Efficient Adversarial Training in LLMs with Continuous Attacks
Sophie Xhonneux, Alessandro Sordoni, Stephan Günnemann, Gauthier Gidel, Leo Schwinn
TL;DR
This work tackles the high computational cost of adversarial training for LLMs by shifting attacks to continuous embedding space and introducing two techniques, CAT and CAPO. CAT combines adversarial behavior data with utility fine-tuning, while CAPO adapts IPO to adversarial alignment without requiring utility data. Empirical results across multiple models and scales show that continuous adversarial training substantially improves robustness against discrete attacks such as GCG, AutoDAN, and PAIR while maintaining utility, with CAPO delivering strong performance without extra utility data. The findings demonstrate that robustness to continuous perturbations can generalize to discrete jailbreaks, offering a scalable path to robustly aligning LLMs, though careful evaluation and dataset design remain crucial.
Abstract
Large language models (LLMs) are vulnerable to adversarial attacks that can bypass their safety guardrails. In many domains, adversarial training has proven to be one of the most promising methods to reliably improve robustness against such attacks. Yet, in the context of LLMs, current methods for adversarial training are hindered by the high computational costs required to perform discrete adversarial attacks at each training iteration. We address this problem by instead calculating adversarial attacks in the continuous embedding space of the LLM, which is orders of magnitudes more efficient. We propose a fast adversarial training algorithm (C-AdvUL) composed of two losses: the first makes the model robust on continuous embedding attacks computed on an adversarial behaviour dataset; the second ensures the usefulness of the final model by fine-tuning on utility data.
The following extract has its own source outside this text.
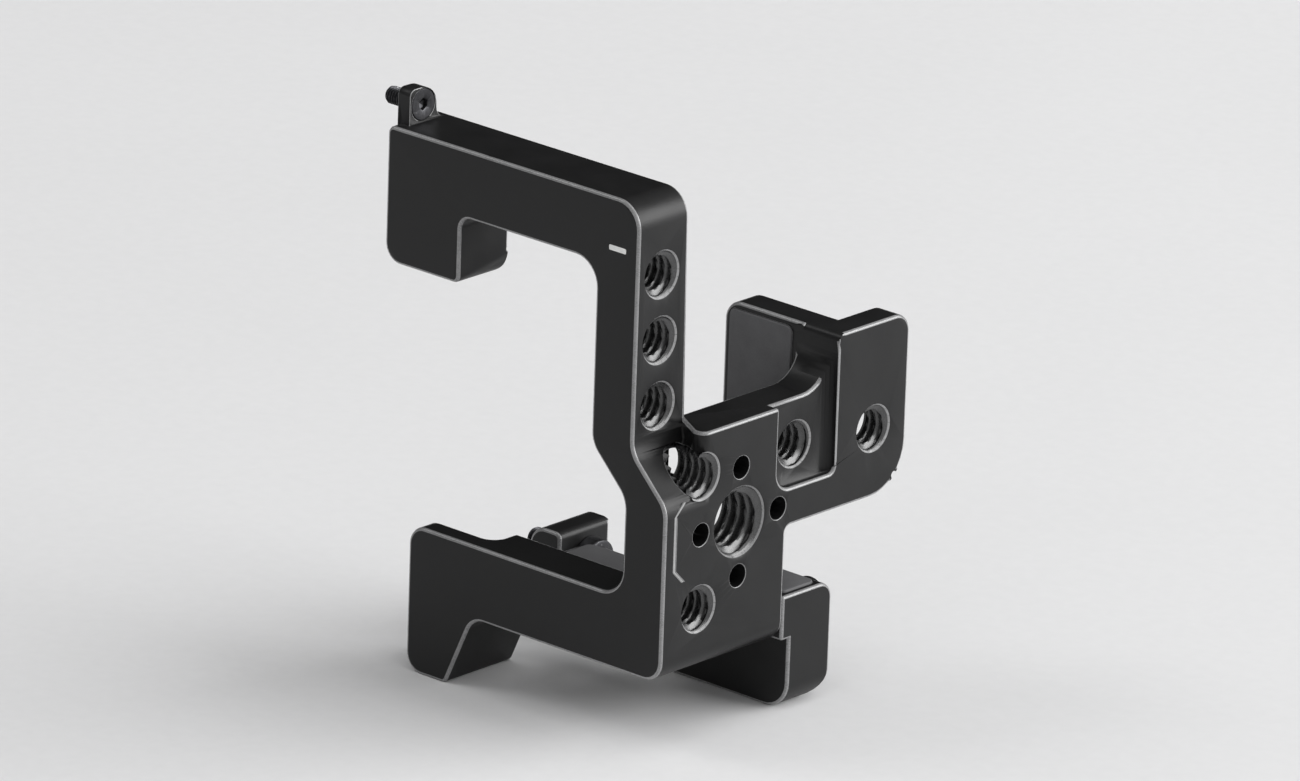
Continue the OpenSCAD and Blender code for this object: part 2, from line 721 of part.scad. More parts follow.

Moreover, we introduce C-AdvIPO, an adversarial variant of IPO that does not require utility data for adversarially robust alignment. Our empirical evaluation on five models from different families (Gemma, Phi3, Mistral, Zephyr, Llama2) and at different scales (2B, 3.8B, 7B) shows that both algorithms substantially enhance LLM robustness against discrete attacks (GCG, AutoDAN, PAIR), while maintaining utility. Our results demonstrate that robustness to continuous perturbations can extrapolate to discrete threat models. Thereby, we present a path toward scalable adversarial training algorithms for robustly aligning LLMs.